### Input records
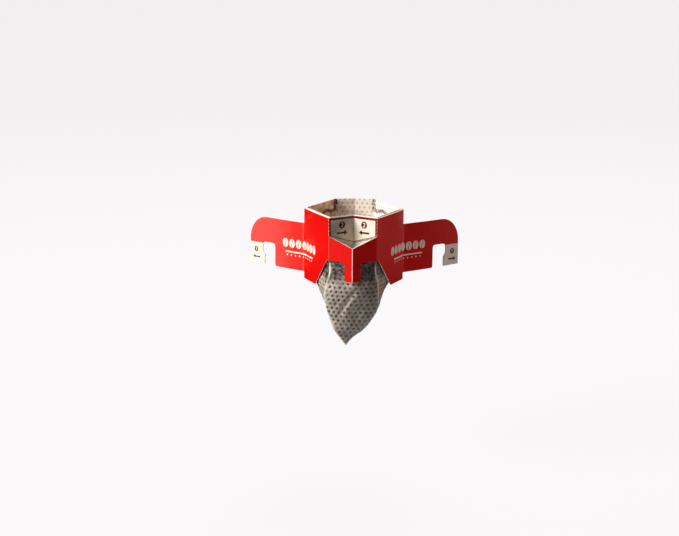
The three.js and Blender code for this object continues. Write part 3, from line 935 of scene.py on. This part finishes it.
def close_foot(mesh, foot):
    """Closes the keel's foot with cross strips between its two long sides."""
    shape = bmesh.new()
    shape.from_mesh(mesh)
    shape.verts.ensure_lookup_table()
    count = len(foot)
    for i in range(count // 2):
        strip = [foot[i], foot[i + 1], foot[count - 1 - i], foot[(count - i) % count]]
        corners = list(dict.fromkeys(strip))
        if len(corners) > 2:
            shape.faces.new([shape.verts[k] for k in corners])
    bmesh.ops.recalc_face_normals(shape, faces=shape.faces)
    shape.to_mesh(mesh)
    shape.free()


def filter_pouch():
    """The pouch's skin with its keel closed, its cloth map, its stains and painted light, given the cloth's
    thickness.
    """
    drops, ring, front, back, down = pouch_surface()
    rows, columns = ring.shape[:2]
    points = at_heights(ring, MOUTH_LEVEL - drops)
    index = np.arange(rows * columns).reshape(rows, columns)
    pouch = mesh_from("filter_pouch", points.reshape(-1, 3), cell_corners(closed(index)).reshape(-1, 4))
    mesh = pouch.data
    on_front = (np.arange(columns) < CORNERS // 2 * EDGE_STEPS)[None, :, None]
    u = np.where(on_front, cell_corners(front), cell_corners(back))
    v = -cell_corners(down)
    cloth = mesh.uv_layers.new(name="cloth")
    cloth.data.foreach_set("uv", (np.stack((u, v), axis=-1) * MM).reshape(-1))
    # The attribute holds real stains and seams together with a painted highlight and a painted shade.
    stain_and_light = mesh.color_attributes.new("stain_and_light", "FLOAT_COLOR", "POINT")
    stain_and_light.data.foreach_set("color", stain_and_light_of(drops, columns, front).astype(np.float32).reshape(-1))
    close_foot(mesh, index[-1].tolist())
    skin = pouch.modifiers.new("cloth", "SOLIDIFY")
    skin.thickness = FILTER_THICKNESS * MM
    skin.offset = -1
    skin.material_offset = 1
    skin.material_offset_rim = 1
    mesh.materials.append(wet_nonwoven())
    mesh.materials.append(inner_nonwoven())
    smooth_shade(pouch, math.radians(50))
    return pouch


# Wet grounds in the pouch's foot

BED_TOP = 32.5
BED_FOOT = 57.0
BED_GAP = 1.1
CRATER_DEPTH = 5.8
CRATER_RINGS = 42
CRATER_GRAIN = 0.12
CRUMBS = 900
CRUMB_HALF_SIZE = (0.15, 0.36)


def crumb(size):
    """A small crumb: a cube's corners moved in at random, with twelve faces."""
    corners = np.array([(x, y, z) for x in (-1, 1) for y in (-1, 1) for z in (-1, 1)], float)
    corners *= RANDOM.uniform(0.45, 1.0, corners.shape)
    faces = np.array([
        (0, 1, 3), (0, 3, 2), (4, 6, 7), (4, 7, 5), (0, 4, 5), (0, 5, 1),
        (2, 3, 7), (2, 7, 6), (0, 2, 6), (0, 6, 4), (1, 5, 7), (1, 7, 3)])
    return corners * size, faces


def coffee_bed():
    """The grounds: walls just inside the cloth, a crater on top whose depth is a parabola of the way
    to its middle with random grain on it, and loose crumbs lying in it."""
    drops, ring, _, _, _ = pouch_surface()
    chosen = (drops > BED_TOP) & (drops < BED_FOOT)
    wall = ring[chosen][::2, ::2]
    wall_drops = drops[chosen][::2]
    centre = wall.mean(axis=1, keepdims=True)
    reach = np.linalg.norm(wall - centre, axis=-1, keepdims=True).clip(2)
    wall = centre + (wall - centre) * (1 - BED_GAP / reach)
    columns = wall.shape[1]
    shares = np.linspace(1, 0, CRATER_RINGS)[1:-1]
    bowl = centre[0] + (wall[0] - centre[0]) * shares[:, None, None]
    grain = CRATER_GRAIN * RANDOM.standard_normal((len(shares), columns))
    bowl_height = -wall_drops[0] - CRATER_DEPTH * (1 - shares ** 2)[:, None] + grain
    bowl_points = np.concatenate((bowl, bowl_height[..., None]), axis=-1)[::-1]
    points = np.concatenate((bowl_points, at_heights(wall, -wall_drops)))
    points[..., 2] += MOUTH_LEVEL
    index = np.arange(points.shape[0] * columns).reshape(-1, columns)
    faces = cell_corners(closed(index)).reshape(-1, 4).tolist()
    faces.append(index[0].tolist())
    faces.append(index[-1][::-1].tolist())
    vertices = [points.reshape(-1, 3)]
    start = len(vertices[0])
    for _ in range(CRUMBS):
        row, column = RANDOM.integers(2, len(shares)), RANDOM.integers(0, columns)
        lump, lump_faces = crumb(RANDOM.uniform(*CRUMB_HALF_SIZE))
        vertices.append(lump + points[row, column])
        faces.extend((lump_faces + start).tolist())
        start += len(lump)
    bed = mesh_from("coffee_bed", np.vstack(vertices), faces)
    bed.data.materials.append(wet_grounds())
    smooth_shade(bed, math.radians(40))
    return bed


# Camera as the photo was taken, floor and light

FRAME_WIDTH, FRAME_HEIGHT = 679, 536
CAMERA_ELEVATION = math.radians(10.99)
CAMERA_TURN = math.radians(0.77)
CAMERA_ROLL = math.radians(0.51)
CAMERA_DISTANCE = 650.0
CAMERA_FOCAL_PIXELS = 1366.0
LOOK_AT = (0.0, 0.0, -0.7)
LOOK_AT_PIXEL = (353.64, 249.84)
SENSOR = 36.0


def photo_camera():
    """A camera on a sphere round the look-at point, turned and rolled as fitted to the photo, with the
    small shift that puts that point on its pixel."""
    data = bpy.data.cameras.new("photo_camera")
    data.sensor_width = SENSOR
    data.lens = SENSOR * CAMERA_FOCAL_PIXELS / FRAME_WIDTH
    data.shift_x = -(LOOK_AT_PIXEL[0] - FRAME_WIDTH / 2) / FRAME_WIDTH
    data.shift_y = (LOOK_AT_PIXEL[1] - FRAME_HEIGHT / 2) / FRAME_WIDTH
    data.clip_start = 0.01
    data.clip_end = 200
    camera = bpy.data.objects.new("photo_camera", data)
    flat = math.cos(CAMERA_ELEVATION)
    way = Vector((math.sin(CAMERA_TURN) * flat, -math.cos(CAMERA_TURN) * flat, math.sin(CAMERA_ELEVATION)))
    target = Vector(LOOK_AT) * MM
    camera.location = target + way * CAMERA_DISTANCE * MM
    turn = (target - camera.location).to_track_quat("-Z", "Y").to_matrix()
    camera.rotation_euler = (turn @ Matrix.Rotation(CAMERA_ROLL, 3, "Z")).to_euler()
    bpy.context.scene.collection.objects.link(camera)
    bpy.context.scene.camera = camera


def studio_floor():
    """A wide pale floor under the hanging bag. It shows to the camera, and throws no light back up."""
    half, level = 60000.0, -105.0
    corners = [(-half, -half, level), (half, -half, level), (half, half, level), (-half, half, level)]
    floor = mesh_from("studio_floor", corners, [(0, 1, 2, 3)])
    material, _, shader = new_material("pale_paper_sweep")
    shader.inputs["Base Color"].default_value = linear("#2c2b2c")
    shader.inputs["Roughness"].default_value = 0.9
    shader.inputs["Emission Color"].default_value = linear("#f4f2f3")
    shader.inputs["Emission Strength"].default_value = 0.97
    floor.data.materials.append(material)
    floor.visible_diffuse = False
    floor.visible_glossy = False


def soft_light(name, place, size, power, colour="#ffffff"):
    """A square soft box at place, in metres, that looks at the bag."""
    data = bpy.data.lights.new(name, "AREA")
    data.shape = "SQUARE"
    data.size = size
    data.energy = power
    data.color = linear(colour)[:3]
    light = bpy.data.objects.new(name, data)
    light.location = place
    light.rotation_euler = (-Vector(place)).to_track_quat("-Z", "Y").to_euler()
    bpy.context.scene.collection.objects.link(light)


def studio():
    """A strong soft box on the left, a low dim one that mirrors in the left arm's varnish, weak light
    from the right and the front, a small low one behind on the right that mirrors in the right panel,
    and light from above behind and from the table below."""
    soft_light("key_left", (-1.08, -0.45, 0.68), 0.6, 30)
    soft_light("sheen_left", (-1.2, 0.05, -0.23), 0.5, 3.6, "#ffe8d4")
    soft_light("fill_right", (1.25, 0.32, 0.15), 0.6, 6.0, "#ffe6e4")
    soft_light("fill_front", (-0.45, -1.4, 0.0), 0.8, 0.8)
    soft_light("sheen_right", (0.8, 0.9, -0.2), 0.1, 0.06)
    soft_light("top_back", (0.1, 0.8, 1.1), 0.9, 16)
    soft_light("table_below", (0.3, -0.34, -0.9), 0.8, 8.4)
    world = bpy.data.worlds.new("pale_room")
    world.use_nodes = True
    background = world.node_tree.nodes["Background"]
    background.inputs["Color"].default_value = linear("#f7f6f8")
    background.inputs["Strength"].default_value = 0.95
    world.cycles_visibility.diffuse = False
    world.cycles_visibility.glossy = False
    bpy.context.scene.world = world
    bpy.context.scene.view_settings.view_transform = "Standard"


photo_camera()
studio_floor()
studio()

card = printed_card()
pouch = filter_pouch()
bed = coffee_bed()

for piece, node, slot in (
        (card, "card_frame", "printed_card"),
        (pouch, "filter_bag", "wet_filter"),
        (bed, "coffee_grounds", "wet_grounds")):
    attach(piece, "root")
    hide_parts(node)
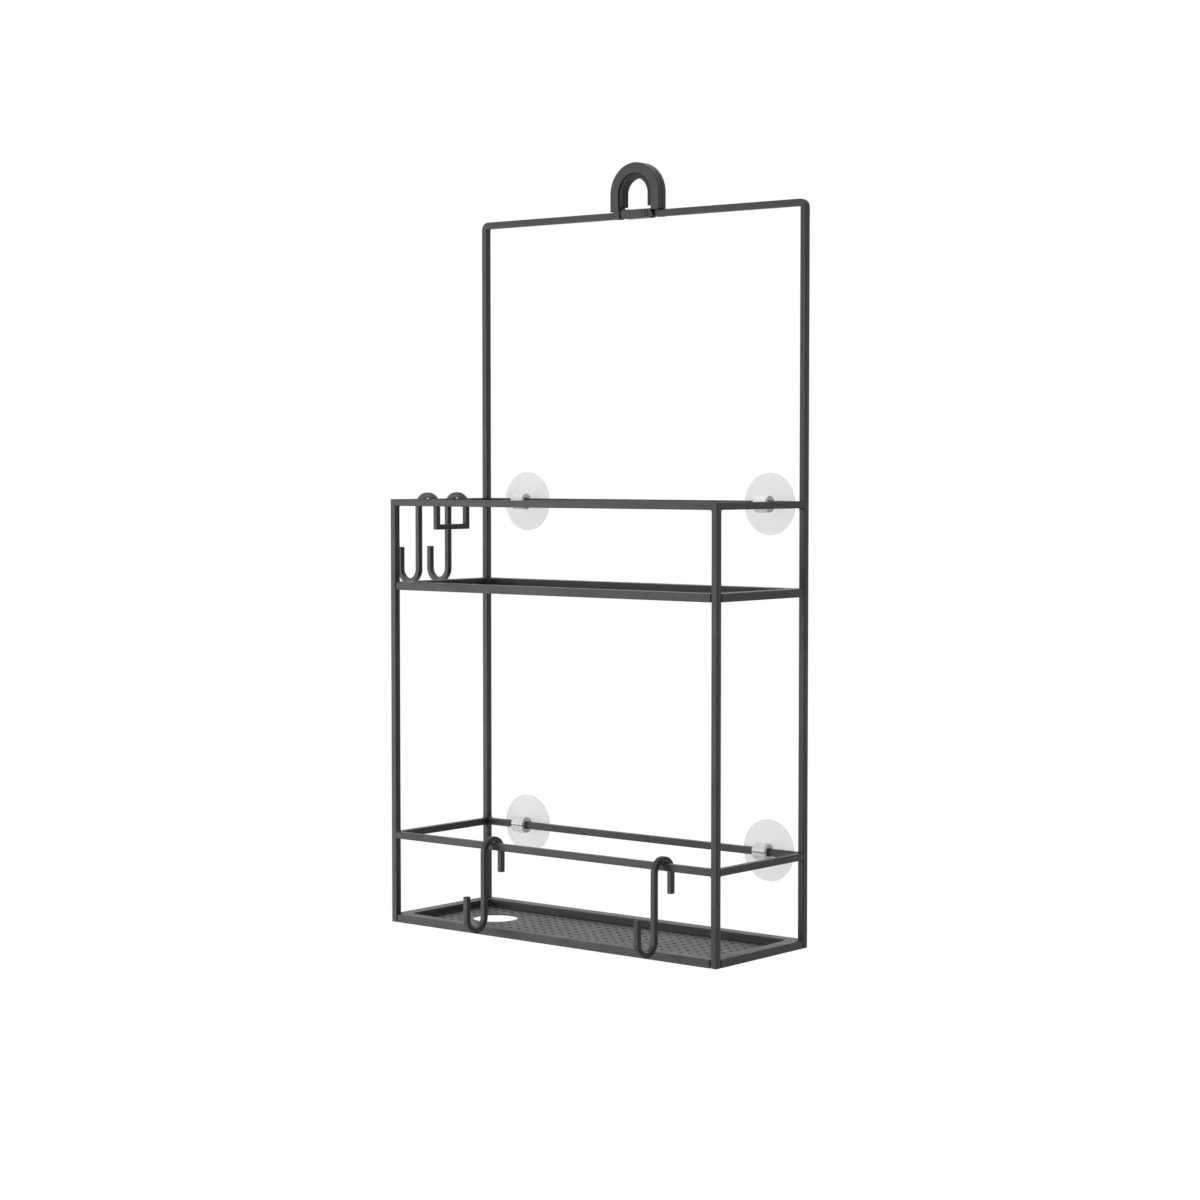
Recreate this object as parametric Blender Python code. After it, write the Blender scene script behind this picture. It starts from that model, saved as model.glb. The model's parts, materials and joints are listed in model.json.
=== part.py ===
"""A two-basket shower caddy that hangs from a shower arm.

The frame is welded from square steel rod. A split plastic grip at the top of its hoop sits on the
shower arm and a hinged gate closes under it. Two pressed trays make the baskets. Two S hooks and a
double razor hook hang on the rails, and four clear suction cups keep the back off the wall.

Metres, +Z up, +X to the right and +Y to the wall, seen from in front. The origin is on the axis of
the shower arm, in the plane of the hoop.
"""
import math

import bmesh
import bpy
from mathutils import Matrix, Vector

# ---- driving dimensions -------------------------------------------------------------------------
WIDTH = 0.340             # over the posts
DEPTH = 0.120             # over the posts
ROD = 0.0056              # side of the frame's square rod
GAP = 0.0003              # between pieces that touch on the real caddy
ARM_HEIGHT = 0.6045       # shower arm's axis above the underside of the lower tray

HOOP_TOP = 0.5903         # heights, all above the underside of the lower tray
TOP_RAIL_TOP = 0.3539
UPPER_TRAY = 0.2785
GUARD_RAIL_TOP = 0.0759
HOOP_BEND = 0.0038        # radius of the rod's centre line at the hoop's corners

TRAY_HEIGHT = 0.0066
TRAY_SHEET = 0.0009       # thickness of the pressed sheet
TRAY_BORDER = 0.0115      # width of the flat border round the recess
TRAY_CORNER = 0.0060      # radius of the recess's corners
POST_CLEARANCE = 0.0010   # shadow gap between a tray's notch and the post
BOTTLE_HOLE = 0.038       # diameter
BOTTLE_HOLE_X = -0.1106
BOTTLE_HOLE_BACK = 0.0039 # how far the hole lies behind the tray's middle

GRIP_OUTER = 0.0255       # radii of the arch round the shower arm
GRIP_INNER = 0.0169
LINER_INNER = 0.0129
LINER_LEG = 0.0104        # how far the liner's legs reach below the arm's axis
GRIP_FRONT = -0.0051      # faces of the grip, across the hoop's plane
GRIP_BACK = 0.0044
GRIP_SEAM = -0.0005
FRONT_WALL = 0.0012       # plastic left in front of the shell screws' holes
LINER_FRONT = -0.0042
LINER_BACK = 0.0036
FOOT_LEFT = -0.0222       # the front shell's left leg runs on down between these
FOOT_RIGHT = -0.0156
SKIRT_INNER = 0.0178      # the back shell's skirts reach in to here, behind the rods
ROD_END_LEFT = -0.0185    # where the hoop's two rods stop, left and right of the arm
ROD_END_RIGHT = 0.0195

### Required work
Within the listing above, locate the line containing "Recreate this object" and the line containing "from mathutils import Matrix, Vector". Reproduce those two lines and all lines between them exactly, with nothing added.

### Complete output
Recreate this object as parametric Blender Python code. After it, write the Blender scene script behind this picture. It starts from that model, saved as model.glb. The model's parts, materials and joints are listed in model.json.
=== part.py ===
"""A two-basket shower caddy that hangs from a shower arm.

The frame is welded from square steel rod. A split plastic grip at the top of its hoop sits on the
shower arm and a hinged gate closes under it. Two pressed trays make the baskets. Two S hooks and a
double razor hook hang on the rails, and four clear suction cups keep the back off the wall.

Metres, +Z up, +X to the right and +Y to the wall, seen from in front. The origin is on the axis of
the shower arm, in the plane of the hoop.
"""
import math

import bmesh
import bpy
from mathutils import Matrix, Vector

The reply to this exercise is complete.